Let the Patrons Decide: Community Profiles
San Francisco Public Library
Innovation Synopsis
In an effort to better serve library patrons at the branches they use, San Francisco Public Library’s analytics team created an innovative way to redefine and map library service areas. The result was a greater understanding of the kind of library collections and services that our library users want at each library location.
Challenge/Opportunity
SFPL was limited in how it traditionally defined its 28 service areas, using anecdotal and minimal data evidence to allocate and split census tracts into defined service areas. The challenge was in removing assumption and historical anecdote from the traditional definition of service area. The opportunity was to use new analytical tools such as Orangeboy and Tableau to mine already collected library data to definitively prove, based on geography, at which branch(es) patrons were circulating materials.

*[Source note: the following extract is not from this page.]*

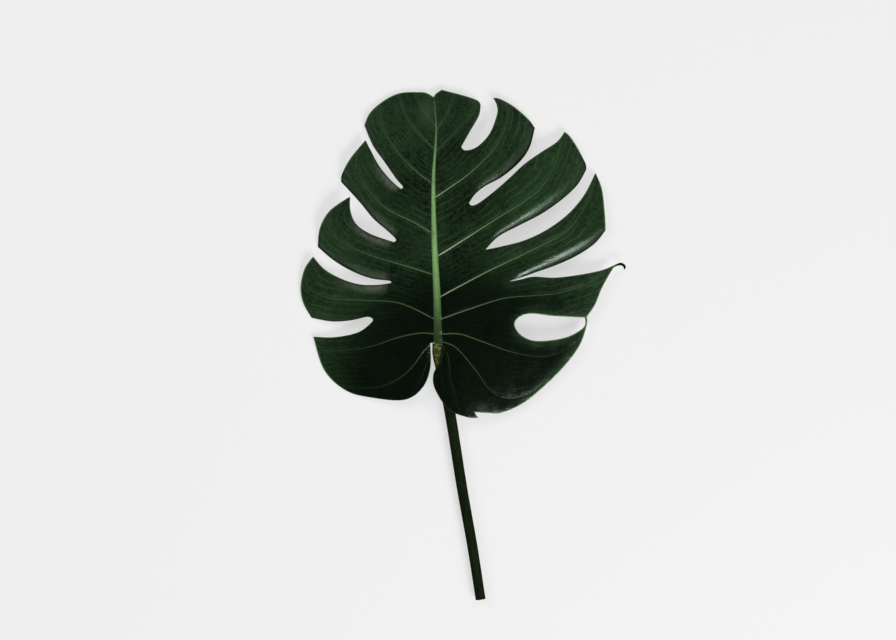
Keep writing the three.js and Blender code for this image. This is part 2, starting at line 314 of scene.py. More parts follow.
def lay_of_veins(points, settings):
    """What the surface and its colours need to know of the veins at each point."""
    count = len(points)
    midrib_gap, midrib_along, midrib_side = nearest_on_line(points, MIDRIB_LINE)
    midrib_width = midrib_half_width(midrib_along, settings)
    veins = {name: np.zeros(count) for name in ("gap", "width", "along", "paleness", "strand")}
    for sign, rows in ((-1, RIGHT_VEINS), (1, LEFT_VEINS)):
        here = np.flatnonzero(midrib_side == sign)
        spots = points[here]
        found = [nearest_on_line(spots, even_steps(spline(route, 10), 3)) for _, _, route in rows]
        gaps = np.array([f[0] for f in found])
        alongs = np.array([f[1] for f in found])
        sides = np.array([f[2] for f in found])
        index = np.arange(len(here))
        nearest = gaps.argmin(axis=0)
        gap = gaps[nearest, index]
        towards_tip = sides[nearest, index] == -sign
        neighbour = np.where(towards_tip, nearest - 1, nearest + 1)
        other = np.where(neighbour >= 0, gaps[np.clip(neighbour, 0, len(rows) - 1), index], gap + 30)
        other = np.where(neighbour < len(rows), other, gap + 30)
        share = gap / np.maximum(gap + other, 1e-6)
        veins["gap"][here] = gap
        veins["along"][here] = alongs[nearest, index]
        roots = np.array([row[0] for row in rows])
        veins["width"][here] = vein_half_width(roots[nearest], veins["along"][here])
        veins["paleness"][here] = np.array([row[1] for row in rows])[nearest]
        veins["strand"][here] = nearest + np.where(towards_tip, -share, share) + 20
    return midrib_gap, midrib_along, midrib_width, veins


def free_height(points):
    """The blade's height with its dome, bridge and fold, before its lobes curl and it meets the floor."""
    x, y = points[:, 0], points[:, 1]
    height = STAND + DOME["height"] * (1 - oval_gap(points, DOME) ** 2)
    height += BRIDGE["height"] * bump_of(oval_gap(points, BRIDGE), 1)
    midrib_x = np.interp(y, MIDRIB_LINE[:, 1], MIDRIB_LINE[:, 0])
    folded = smooth_step((y - FOLD["start"]) / FOLD["fade"]) * smooth_step((FOLD["end"] - y) / FOLD["fade"])
    return height - FOLD["depth"] * folded * bump_of(x - midrib_x, FOLD["width"])


def curl_and_roll(points, margin_gap, settings):
    """How far the lobes curl and roll down beside the splits, and how much each place belongs to a roll."""
    drop = np.zeros(len(points))
    rolled = np.zeros(len(points))
    for line, curled_side, depth, reach, other_depth in CURLS:
        middle_line = np.array(line, float)
        length = lengths_along(middle_line)[-1]
        gap, along, side = nearest_on_line(points, middle_line)
        curled = side == curled_side
        grown = smooth_step((along - CURL_START) / (CURL_FULL - CURL_START))
        curl = (1 - settings.roll_share) * depth * grown * bump_of(gap, reach) * curled
        opened = 0.4 + 0.6 * smooth_step(along * length / ROLL["opens"])
        across = margin_gap / (settings.roll_width * opened)
        crisp = CRISP_EDGE["share"] * np.clip(1 - across / CRISP_EDGE["width"], 0, 1) ** 2
        edge = opened * (np.clip(1 - across, 0, 1) ** 2 + crisp)
        near = smooth_step((ROLL["reach"] - gap) / ROLL["fade"])
        upper_roll = settings.roll_share * depth * smooth_step(along * length / ROLL["upper_grows"])
        lower_roll = other_depth * smooth_step(along * length / ROLL["lower_grows"])
        lower_roll = lower_roll * smooth_step((0.9 - along) / 0.45)
        roll = np.where(curled, upper_roll, lower_roll) * near
        drop = np.maximum(drop, curl + roll * edge)
        rolled = np.maximum(rolled, roll / 5)
    return drop, rolled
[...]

Key Elements of Innovation
The innovation accomplished several things: 1) it used threshold analysis to right-size branch service areas based on actual patron usage patterns (some became larger; some smaller); 2) it revealed new patterns of geographic usage that were previously unknown b/c of limitations of census tract assignation; 3) it exposed overlap geographic areas of usage where service areas share space (e.g., as many as 5 branches in a block group); 4) it removed assumption from the analysis by letting patrons "vote with their feet."
Achieved Outcomes
The achieved outcomes from this analysis allow SFPL to better perform targeted outreach and marketing to branch communities based on their redefined service areas. By knowing exactly where patrons identify their local branch, it provides opportunity to tailor messaging, collections and services to them and saves valuable staff time and resources. Anticipated outcomes also include strategic and capital planning to promote equity based on newly defined service areas.